— start of Information shown —
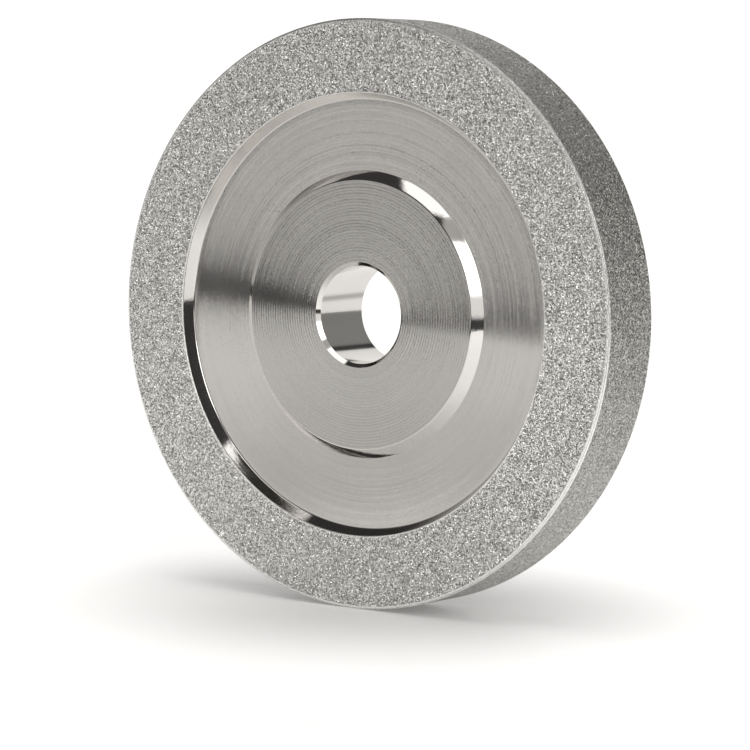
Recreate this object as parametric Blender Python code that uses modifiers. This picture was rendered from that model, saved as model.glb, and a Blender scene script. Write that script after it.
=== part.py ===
"""Electroplated diamond grinding wheel.

A disc turned from solid steel carries a coat of diamond grains held in plated nickel. The coat
covers three working faces: a ring on the front, the whole rim, and a ring on the back. The front
of the disc is recessed around a raised hub, and the disc hangs on a spindle through its bore.

Lengths are in metres and +Z is up. The wheel's axis is Y, its middle is the origin, and its
recessed front faces -Y.
"""

import math

import bpy

MM = 0.001

# Driving dimensions
WHEEL_DIAMETER = 152.4 * MM
WHEEL_WIDTH = 20.6 * MM
BORE_DIAMETER = 25.4 * MM
COAT_THICKNESS = 0.40 * MM
FRONT_COAT_WIDTH = 19.05 * MM
BACK_COAT_WIDTH = 20.0 * MM
RIM_CORNER_RADIUS = 0.80 * MM

# The recess turned into the front face
RECESS_DEPTH = 3.2 * MM
RECESS_WALL_DRAFT = math.radians(28.5)
RECESS_FILLET = 0.50 * MM

# The raised hub, whose side is a polished cone
HUB_FACE_DIAMETER = 70.0 * MM
HUB_FACE_SETBACK = 0.80 * MM
HUB_CONE_RUN = 2.0 * MM
HUB_EDGE_BREAK = 0.20 * MM

# Bore edges and the ground centre of the back face
FRONT_BORE_CHAMFER = 0.95 * MM
BACK_BORE_CHAMFER = 0.50 * MM
BACK_CENTRE_SETBACK = 0.10 * MM

# Clearance that keeps the coat and the steel apart as solids
SEAT_GAP = 0.03 * MM
MITRE_HALF_GAP = math.radians(1.5)

SEGMENTS = 96
CORNER_STEPS = 3
COLLECTION_NAME = "diamond_grinding_wheel"

HALF_WIDTH = WHEEL_WIDTH / 2
RIM_RADIUS = WHEEL_DIAMETER / 2
BORE_RADIUS = BORE_DIAMETER / 2
FRONT_COAT_INNER = RIM_RADIUS - FRONT_COAT_WIDTH
BACK_COAT_INNER = RIM_RADIUS - BACK_COAT_WIDTH
MITRE = math.radians(45)


def clear_scene():
    for obj in list(bpy.data.objects):
        bpy.data.objects.remove(obj, do_unlink=True)


def arc(centre, radius, start, end, steps=CORNER_STEPS):
    """Points of an arc in the (radius, height) plane, angles in radians."""
    points = []
    for step in range(steps + 1):
        angle = start + (end - start) * step / steps
        points.append((centre[0] + radius * math.cos(angle), centre[1] + radius * math.sin(angle)))
    return points


def corner_centre(side):
    """Centre of the rounded corner where the rim meets a face; side is +1 at the front."""
    return (RIM_RADIUS - RIM_CORNER_RADIUS, side * (HALF_WIDTH - RIM_CORNER_RADIUS))


def make_material(name, colour, roughness, metallic):
    material = bpy.data.materials.new(name)
    material.use_nodes = True
    shader = material.node_tree.nodes["Principled BSDF"]
    shader.inputs["Base Color"].default_value = (*colour, 1.0)
    shader.inputs["Roughness"].default_value = roughness
    shader.inputs["Metallic"].default_value = metallic
    return material


def make_turned_part(name, outline, material, collection):
    """Turn a closed outline about the wheel's axis.

    The outline runs down its outer side, from the front (+height) to the back.
    """
    count = len(outline)
    mesh = bpy.data.meshes.new(name)
    vertices = [(radius, 0.0, height) for radius, height in outline]
    edges = [(index, (index + 1) % count) for index in range(count)]
    mesh.from_pydata(vertices, edges, [])
    part = bpy.data.objects.new(name, mesh)
    collection.objects.link(part)

    screw = part.modifiers.new("turn", "SCREW")
    screw.axis = "Z"
    screw.angle = math.tau
    screw.steps = SEGMENTS
    screw.render_steps = SEGMENTS
    screw.use_merge_vertices = True
    screw.merge_threshold = 0.00001

    depsgraph = bpy.context.evaluated_depsgraph_get()
    turned = bpy.data.meshes.new_from_object(part.evaluated_get(depsgraph))
    part.modifiers.clear()
    part.data = turned
    bpy.data.meshes.remove(mesh)
    turned.name = name
    turned.shade_smooth()
    turned.set_sharp_from_angle(angle=math.radians(20))
    turned.materials.append(material)
    return part


def recess_outline():
    """Recess floor and wall, from the foot of the hub out to the edge of the coat."""
    floor = HALF_WIDTH - RECESS_DEPTH
    wall_top = (FRONT_COAT_INNER - SEAT_GAP, HALF_WIDTH - COAT_THICKNESS - SEAT_GAP)
    wall_foot_radius = wall_top[0] - (wall_top[1] - floor) * math.tan(RECESS_WALL_DRAFT)
    tangent = RECESS_FILLET * math.tan((math.pi / 2 - RECESS_WALL_DRAFT) / 2)
    centre = (wall_foot_radius - tangent, floor + RECESS_FILLET)
    return arc(centre, RECESS_FILLET, -math.pi / 2, -RECESS_WALL_DRAFT) + [wall_top]


def hub_outline():
    """Hub, from the bore's front chamfer out to the foot of the hub's cone."""
    face = HALF_WIDTH - HUB_FACE_SETBACK
    floor = HALF_WIDTH - RECESS_DEPTH
    hub_radius = HUB_FACE_DIAMETER / 2
    drop = (face - floor) * HUB_EDGE_BREAK / HUB_CONE_RUN
    return [
        (BORE_RADIUS, face - FRONT_BORE_CHAMFER),
        (BORE_RADIUS + FRONT_BORE_CHAMFER, face),
        (hub_radius - HUB_EDGE_BREAK, face),
        (hub_radius + HUB_EDGE_BREAK / 2, face - drop),
        (hub_radius + HUB_CONE_RUN, floor),
    ]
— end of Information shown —
# Task to carry out
Return exactly the opening lines of the listing above, ending with the line that has "of the disc".

# Response to this exercise
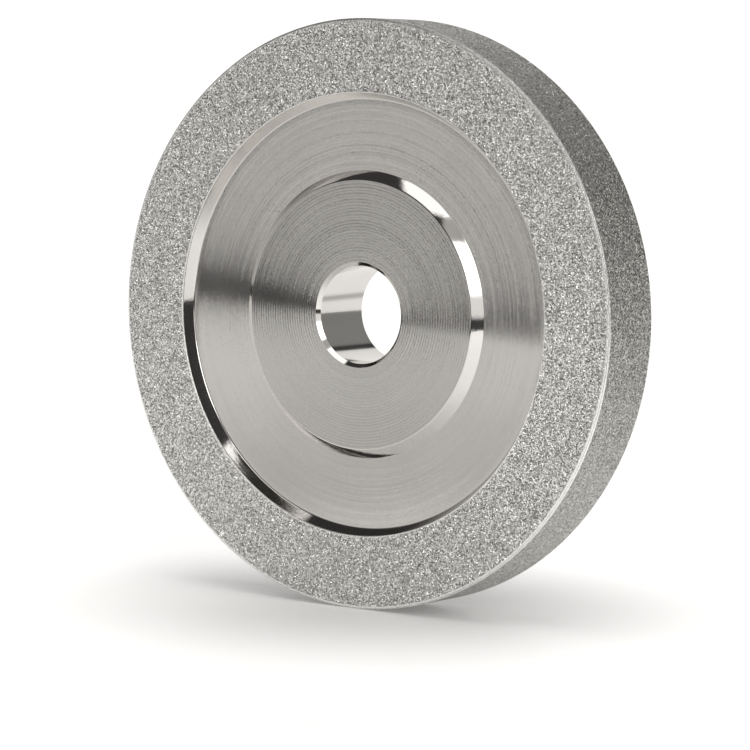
Recreate this object as parametric Blender Python code that uses modifiers. This picture was rendered from that model, saved as model.glb, and a Blender scene script. Write that script after it.
=== part.py ===
"""Electroplated diamond grinding wheel.

A disc turned from solid steel carries a coat of diamond grains held in plated nickel. The coat
covers three working faces: a ring on the front, the whole rim, and a ring on the back. The front
of the disc is recessed around a raised hub, and the disc hangs on a spindle through its bore.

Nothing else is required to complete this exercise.